To 31-year-old Sahar Fathi, 24 hours in a day seems to be too short. Fathi’s day begins at five o’clock in the morning when she goes to the gym before going to her full-time job as a policy, strategy, and programs lead analyst for the Seattle Office of Immigrant and Refugee Affairs. Her work begins around 8:30 a.m. when she maps out the day before heading to meetings and drafting policies.
But her work does not end there. As a professor at Seattle University, Fathi teaches a community service leadership course on Wednesday evenings. She is also planning a wedding with her fiancé.
Fathi’s busy schedule is nothing new to her. In 2008, she graduated from the University of Washington, concurrently earning a master’s degree in international studies and J.D. law degree.
That same year she also co-founded the Middle Eastern Legal Association of Washington, a non-profit legal organization that seeks to provide a legal voice for the Middle Eastern community in Washington. Three years later, she launched the first Middle Eastern Legal Clinic in the country. Fathi also has worked with Councilmember Mike O’Brien as a legislative aide in 2010.
Mary A. Hotchkiss, Senior Associate Dean for Students at the UW School of Law, said she worked closely with Fathi when she was a student. Hotchkiss said Fathi was energetic, ambitious and passionate about whatever was on her mind at that moment. She also said Fathi was always trying to find ways to make something better for the community.

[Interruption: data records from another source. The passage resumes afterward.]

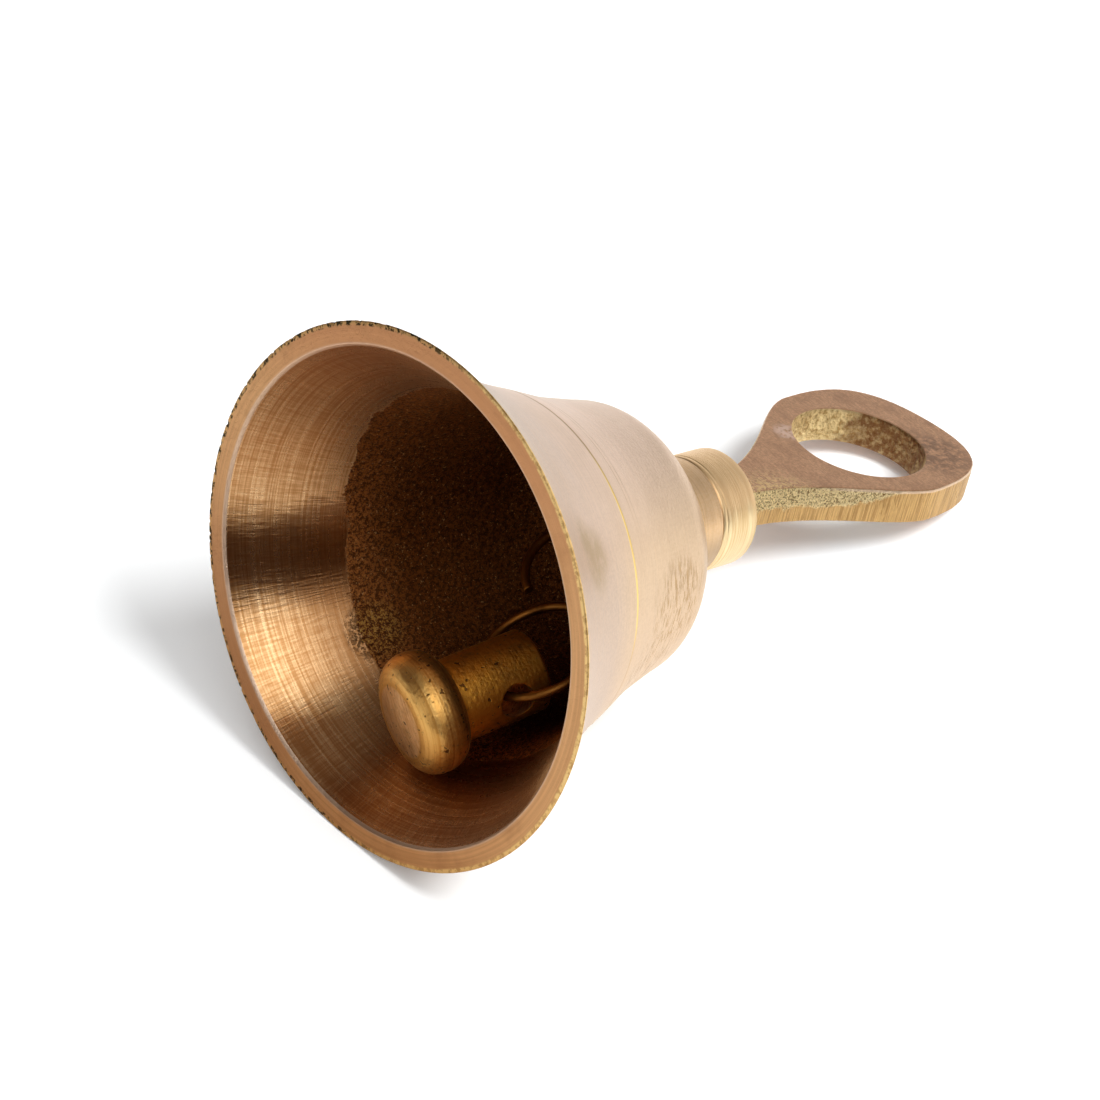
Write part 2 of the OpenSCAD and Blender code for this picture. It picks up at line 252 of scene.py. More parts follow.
def off_middle(value, share, middle=0.5):
    """How far a value is above its middle, times a share."""
    return product(minus(value, middle), share)


def vector(operation, a, b=None):
    """A Vector Math node's result; b is the other vector, or the factor that scales a."""
    inputs = {0: a}
    if b is not None:
        inputs["Scale" if operation == "SCALE" else 1] = b
    measured = operation in ("LENGTH", "DISTANCE", "DOT_PRODUCT")
    return put("VectorMath", inputs, operation=operation).outputs["Value" if measured else "Vector"]


def axes(where):
    """A place's three coordinates."""
    return put("SeparateXYZ", {0: where}).outputs


def fade(value, low, high, to_low=0.0, to_high=1.0):
    """A smooth step from to_low to to_high as value goes from low to high."""
    inputs = {"Value": value, "From Min": low, "From Max": high, "To Min": to_low, "To Max": to_high}
    return put("MapRange", inputs, interpolation_type="SMOOTHSTEP").outputs[0]


def noise(place, scale, detail=3.0, rough=0.55):
    """A Noise Texture's value."""
    inputs = {"Vector": place, "Scale": scale, "Detail": detail, "Roughness": rough}
    return put("TexNoise", inputs).outputs[0]


def patches(place, scale, detail, rough, low, high):
    """Noise made into patches: 0 where it is under low, 1 where it is over high."""
    return fade(noise(place, scale, detail, rough), low, high)


def spot(where, centre, reach, firm=0.35):
    """A soft round patch: 1 near a place in the bell's millimetres, 0 from the reach on."""
    return fade(vector("DISTANCE", where, centre), reach, firm * reach)


def blend(factor, a, b):
    """A Mix node's colour; a colour is three numbers or another node's output."""
    a, b = ((*c, 1) if isinstance(c, tuple) else c for c in (a, b))
    return put("Mix", {0: factor, 6: a, 7: b}, data_type="RGBA").outputs[2]


def over(colour, tone, *shares):
    """The colour with a tone laid over it, as far as the product of the shares says."""
    return blend(product(*shares), colour, tone)


def bump(height, strength, depth, under=None, sunk=False):
    """A Bump node's normal: a height in metres of depth, raised or sunk, over the normal under it."""
    inputs = {"Height": height, "Strength": strength, "Distance": depth}
    if under is not None:
        inputs["Normal"] = under
    return put("Bump", inputs, invert=sunk).outputs[0]


def start_material(name):
    """A new metal with a Principled BSDF, and the bell's own millimetres from Object coordinates."""
    global tree
    material = bpy.data.materials.new(name)
    material.use_nodes = True
    tree = material.node_tree
    shader = tree.nodes["Principled BSDF"]
    shader.inputs["Metallic"].default_value = 1
    inputs = {"Vector": put("TexCoord").outputs["Object"], "Location": tuple(REST),
              "Rotation": (0, TILT, 0), "Scale": (0.001, 0.001, 0.001)}
    where = put("Mapping", inputs, vector_type="TEXTURE")
    return material, shader, where.outputs[0]


def brush(shader, amount):
    """Stretches the gloss across the lathe's lines, which run along the unwrapped u."""
    tangent = put("Tangent", direction_type="UV_MAP", uv_map="lathe").outputs[0]
    join(shader, {"Anisotropic": amount, "Anisotropic Rotation": 0.25, "Tangent": tangent})


def finish(shader, colour, rough, normal):
    """Gives the shader its colour, roughness and normal."""
    join(shader, {"Base Color": colour, "Roughness": rough, "Normal": normal})


def profile_length():
    """Millimetres along a turned profile, from the unwrapped v."""
    return product(axes(put("UVMap", uv_map="lathe").outputs[0])[1], 100.0)


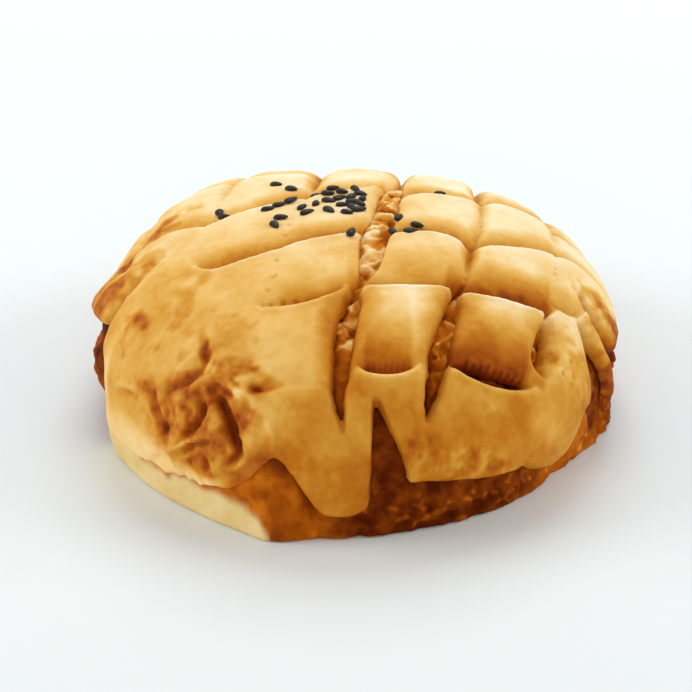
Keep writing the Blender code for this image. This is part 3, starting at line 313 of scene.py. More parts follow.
# ---- black sesame seeds: peeled p, q and heading in degrees -----------------
SEED_LONG = 3.1
SEED_WIDE = 1.75
SEED_HIGH = 1.15
SEED_SIDES = 14        # points round a seed
SEED_RINGS = 11        # rings along it
SEED_TAPER = 0.30      # how much blunter one end is than the other
SEEDS = [(-16.9, 21.9, -35), (-13.5, 17.9, -40), (-11.4, 12, 20), (-18.8, 10.4, 12), (-15.9, 8.2, 20),
         (-18.2, 6.4, 8), (-13.4, 10, 40), (-11, 7, 55), (-15.3, 1.5, -5), (-16.5, -1.6, -65),
         (-8.1, 7.5, 85), (-7.8, 14.6, 15), (-4.6, 17.6, 20), (-5.6, 12.4, -10), (-5.4, 8.4, -30),
         (-2.6, 5.6, 10), (-5.3, 3.2, -50), (-1.9, 16, 45), (-2.6, 13, -25), (-3.2, 9.7, 35),
         (0.2, 14.6, -60), (1.3, 12, -30), (-0.6, 10.3, 60), (1.7, 9, 75), (-0.3, 7.4, 5),
         (1.2, 6.2, -45), (-0.6, 4.4, -70), (0.9, 3.2, 15), (-1.6, 1.9, -20), (-0.7, -7.2, 75),
         (9.2, 1.2, 70), (7.9, -5, -65), (11.4, -5.9, 15), (12.9, -2, -15), (18.3, 15.6, 35),
         (-28.9, 10.6, -80), (-27.5, 6.3, -15), (-9.9, 3.4, 30)]


# ---- profile of the dome: radius and height by distance from the apex -------
def make_profile():
    """Distance from the apex down the side, then radius and height there."""
    turn = np.linspace(0.0, np.pi / 2, 1201)
    rad = RADIUS * np.sin(turn) ** (2.0 / ROUNDNESS)
    high = WIDEST + RISE * np.cos(turn) ** (2.0 / ROUNDNESS)
    fall = np.linspace(0.0, 1.4, 301)[1:]
    rad = np.append(rad, np.full(fall.shape, RADIUS))
    high = np.append(high, WIDEST * (1.0 - fall))
    run = np.append(0.0, np.cumsum(np.hypot(np.diff(rad), np.diff(high))))
    return run, rad, high


RUN, RAD, HIGH = make_profile()


def by_azimuth(table, azimuth):
    """Smoothed table of (azimuth, value), repeated round the circle."""
    deg = (np.degrees(azimuth) + 180.0) % 360.0 - 180.0
    xs, ys = zip(*table)
    total = 0.0
    for shift in (-1.2, -0.6, 0.0, 0.6, 1.2):
        at = (deg + shift + 180.0) % 360.0 - 180.0
        total = total + np.interp(at, xs, ys)
    return total / 5.0


def run_at_height(z):
    """Distance from the apex at which the side of the dome has height z."""
    return np.interp(-z, -HIGH, RUN)


def on_dome(p, q, lift):
    """Point in space over a peeled place on the upper dome, lift above it."""
    run, azimuth = math.hypot(p, q), math.atan2(q, p)
    at = np.clip(run + np.array([-0.4, 0.0, 0.4]), 0.0, None)
    rad, high = np.interp(at, RUN, RAD), np.interp(at, RUN, HIGH)
    along_r, along_z = rad[2] - rad[0], high[2] - high[0]
    length = math.hypot(along_r, along_z)
    rad = rad[1] - lift * along_z / length
    high = high[1] + lift * along_r / length
    return np.array([rad * math.cos(azimuth), rad * math.sin(azimuth), high])


# ---- uneven ground: smooth random waves ---------------------------------------
def lattice(ix, iy, iz, seed):
    """Random number in -1..1 for each whole-number point."""
    n = (ix.astype(np.int64) * 374761393 + iy.astype(np.int64) * 668265263
         + iz.astype(np.int64) * 2147483647 + seed * 1274126177)
    n = (n ^ (n >> 13)) * 1274126177
    n = (n ^ (n >> 16)) & 0xFFFF
    return n.astype(np.float32) / 32767.5 - 1.0


def wave(x, y, z, size, seed):
    """Smooth random waves about `size` millimetres across, from -1 to 1."""
    x, y, z = x / size, y / size, z / size
    ix, iy, iz = np.floor(x), np.floor(y), np.floor(z)
    fx, fy, fz = (f * f * (3 - 2 * f) for f in (x - ix, y - iy, z - iz))
    total = 0.0
    for dx, dy, dz in product((0, 1), repeat=3):
        weight = (fx if dx else 1 - fx) * (fy if dy else 1 - fy) * (fz if dz else 1 - fz)
        total = total + weight * lattice(ix + dx, iy + dy, iz + dz, seed)
    return total


def waves(x, y, z, layers):
    """Sum of layers of random waves."""
    return sum(height * wave(x, y, z, size, seed) for height, size, seed in layers)


def from_to(x, start, end):
    """Smooth step: 0 where x is at start or short of it, 1 from end on."""
    x = np.clip((x - start) / (end - start), 0.0, 1.0)
    return x * x * (3 - 2 * x)


# ---- peeled maps: everything that depends on the place on the crust ----------
AXIS = np.arange(-MAP_REACH, MAP_REACH + MAP_STEP, MAP_STEP)
MAP_P, MAP_Q = np.meshgrid(AXIS, AXIS, indexing="ij")
STILL = np.zeros(MAP_P.shape)


def smooth_line(line):
    """Corner-cut version of a traced line, so the score bends without corners."""
    rows = np.array([row + (0,) * (5 - len(row)) for row in line], float)
    for _ in range(2):
        cut_a = rows[:-1] * 0.75 + rows[1:] * 0.25
        cut_b = rows[:-1] * 0.25 + rows[1:] * 0.75
        mid = np.stack([cut_a, cut_b], 1).reshape(-1, rows.shape[1])
        rows = np.vstack([rows[:1], mid[1:-1], rows[-1:]])
    return rows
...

“The UW Law school mission is to educate leaders for the global common good, and I can’t think of anybody better than Sahar,” said Hotchkiss. “Having met her, is she a leader for the global common good? I think so.”
When Fathi was 25 years old, she worked at the United Nations International Criminal Tribunal for Rwanda, tackling subjects such as the use of rape as a weapon of genocide.
“I dreamed about being a lawyer for an international court, and that is what I studied for and what I did,” said Fathi. “That was all I wanted since I was 8 years old.”
During that time, Fathi visited Kigali, Rwanda, where she saw kids who were orphaned as a result of genocide. They were living in the same house where their parents had been killed. Fathi said she wanted to know who made the decision to house those children so close to the place where their parents were murdered.
“If you created a system in which they [children of genocide] could be included, we could have a much better situation than having a kid wake up every morning and say ‘right there is where mom died’ and then go back to sleep,” said Fathi. “That is not going to fix anything. It is probably going to make them feel like that is their identity.”
This experience continues to play a part in Fathi’s role at the Seattle Office of Immigrant and Refugee Affairs.
“Talking to the refugees as part of our Refugee Women’s Institute is work,” said Fathi. “Making sure that they know where they need to be, and that we support them in a way that helps them be equal to everybody else.”
Fathi said it is important to make sure the refugees have childcare and a trusted interpreter in their community. The Office also needs to make sure the refugees know how to use the public transit system.
“We had a refugee who didn’t know how to use a bus pass, they didn’t know you need to tap it, they just hold it,” said Fathi. “It challenges your very concept of how you exist. You are consistently trying to think through somebody else’s lens.”
Fathi’s career has given her a lot to share. She spoke at the UW on Jan. 21, 2015, as one of the speakers of the Leadership Firesides series sponsored by the Husky Leadership Initiative and Starbucks.
Malika Garoui, a senior who studies mathematics at the UW, said what she learned from Sahar is the mindset that things will all come together and not to be afraid to take risks and try new things.
“What I really took away was keep moving in a direction–you don’t necessarily have to have a straight path,” said Garoui. “Just being open to opportunities and taking advantage of things that come to your way, and also applying to things that you may not be qualified for.”
Hotchkiss said she wants students who participated the event to be inspired by Fathi and to follow their own passions.
“You don’t have to be a president in the United States to make a difference,” said Cameron Cumberland, a junior who studies International Studies at the UW. “You can just make a difference down your street, in the neighborhood association, or in the city of Seattle.”
“If you have something you feel strongly about, and you actually commit to that idea, you can make a difference.” Hotchkiss concluded. “I am very grateful for students like Sahar who have followed their passion and still take times to mentor current students.”